Are prop guards the same as prop storage?

No. Prop guards are flight accessories for impact protection around obstacles. They are not a substitute for transport storage and usually do not solve spare-prop organization.

How many spare prop sets should I carry?

Carry at least one complete replacement set beyond your expected needs. Bring more if you are flying remotely, traveling, doing paid work, or flying FPV where prop damage is more common.

Should I keep spare props in the original packaging?

Original packaging is fine for home storage. In the field, sleeves, pouches, or organizer boxes are usually faster and easier to manage.

Can I mix new and lightly used props in one set?

It is better to keep them separate and follow the aircraft manufacturer’s replacement guidance. For professional consistency and simpler decision-making, many pilots prefer matched replacement sets rather than mixing wear levels.

What is the best prop storage solution for airline travel?

A semi-rigid or hard case with proper prop clearance is usually the best choice, plus a separate sleeve or pouch for spare sets. Check airline rules for batteries and tools separately before flying.

How should FPV pilots organize different props?

Separate them by diameter, pitch, hub fit, and rotation direction. A labeled divided organizer box is usually the fastest and least confusing option.

When should I retire a prop that has been in storage?

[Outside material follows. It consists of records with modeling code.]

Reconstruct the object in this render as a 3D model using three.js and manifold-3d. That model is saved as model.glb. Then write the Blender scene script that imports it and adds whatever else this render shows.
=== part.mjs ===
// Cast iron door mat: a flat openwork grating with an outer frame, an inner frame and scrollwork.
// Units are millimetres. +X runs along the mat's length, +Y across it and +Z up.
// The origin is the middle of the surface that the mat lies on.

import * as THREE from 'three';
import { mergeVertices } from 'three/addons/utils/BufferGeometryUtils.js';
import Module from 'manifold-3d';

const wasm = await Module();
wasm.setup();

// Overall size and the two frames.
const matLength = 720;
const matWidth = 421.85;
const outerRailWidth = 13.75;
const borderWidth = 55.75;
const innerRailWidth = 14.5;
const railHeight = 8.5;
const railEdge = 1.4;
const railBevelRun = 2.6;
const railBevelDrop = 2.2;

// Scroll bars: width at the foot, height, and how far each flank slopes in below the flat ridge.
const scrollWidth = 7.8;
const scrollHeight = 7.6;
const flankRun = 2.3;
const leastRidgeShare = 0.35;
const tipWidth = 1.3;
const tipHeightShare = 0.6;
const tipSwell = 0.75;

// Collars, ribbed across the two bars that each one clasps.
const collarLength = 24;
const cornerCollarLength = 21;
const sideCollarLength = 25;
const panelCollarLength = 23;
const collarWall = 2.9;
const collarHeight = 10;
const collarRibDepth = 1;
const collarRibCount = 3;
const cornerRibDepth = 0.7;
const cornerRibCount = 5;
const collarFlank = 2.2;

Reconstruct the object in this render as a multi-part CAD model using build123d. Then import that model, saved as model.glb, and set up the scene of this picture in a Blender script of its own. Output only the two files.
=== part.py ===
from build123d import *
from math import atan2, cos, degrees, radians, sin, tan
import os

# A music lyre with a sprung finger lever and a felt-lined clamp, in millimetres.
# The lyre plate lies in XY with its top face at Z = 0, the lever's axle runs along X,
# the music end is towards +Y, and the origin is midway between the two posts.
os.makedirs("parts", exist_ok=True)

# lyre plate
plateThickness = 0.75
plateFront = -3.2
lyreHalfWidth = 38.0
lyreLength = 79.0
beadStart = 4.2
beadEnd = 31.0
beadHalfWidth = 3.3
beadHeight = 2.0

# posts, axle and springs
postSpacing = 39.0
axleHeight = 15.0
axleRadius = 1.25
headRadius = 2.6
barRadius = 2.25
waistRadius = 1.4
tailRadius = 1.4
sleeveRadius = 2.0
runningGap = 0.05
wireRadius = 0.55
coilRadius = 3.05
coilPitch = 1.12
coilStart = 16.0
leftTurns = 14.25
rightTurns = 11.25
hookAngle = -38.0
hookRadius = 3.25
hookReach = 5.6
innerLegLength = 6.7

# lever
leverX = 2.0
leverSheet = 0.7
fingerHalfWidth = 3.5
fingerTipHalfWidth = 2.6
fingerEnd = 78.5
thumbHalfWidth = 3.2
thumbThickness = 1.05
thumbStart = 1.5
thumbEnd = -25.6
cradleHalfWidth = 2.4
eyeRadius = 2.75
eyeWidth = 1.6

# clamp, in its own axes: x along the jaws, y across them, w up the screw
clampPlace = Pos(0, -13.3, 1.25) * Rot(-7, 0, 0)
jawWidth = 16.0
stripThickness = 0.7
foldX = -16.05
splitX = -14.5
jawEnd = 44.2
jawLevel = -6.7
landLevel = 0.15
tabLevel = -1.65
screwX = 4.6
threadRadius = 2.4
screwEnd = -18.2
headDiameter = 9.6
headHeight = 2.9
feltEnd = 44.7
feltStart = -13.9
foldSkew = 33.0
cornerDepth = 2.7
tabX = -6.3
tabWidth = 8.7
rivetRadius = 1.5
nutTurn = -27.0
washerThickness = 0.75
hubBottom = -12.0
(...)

Retire it if it shows cracks, edge damage, unusual warping, heat damage, chemical exposure, or an uncertain history. If you do not trust it fully, it should not be on the aircraft.

Final takeaway

If you want fewer problems in the field, stop treating prop storage like a minor accessory choice. The best setup is the one that protects blade shape, keeps full replacement sets organized, and makes safe decisions easier when time is short. Pick a system that matches your aircraft and transport style, then test it with your real bag, real spares, and real workflow before your next flight day.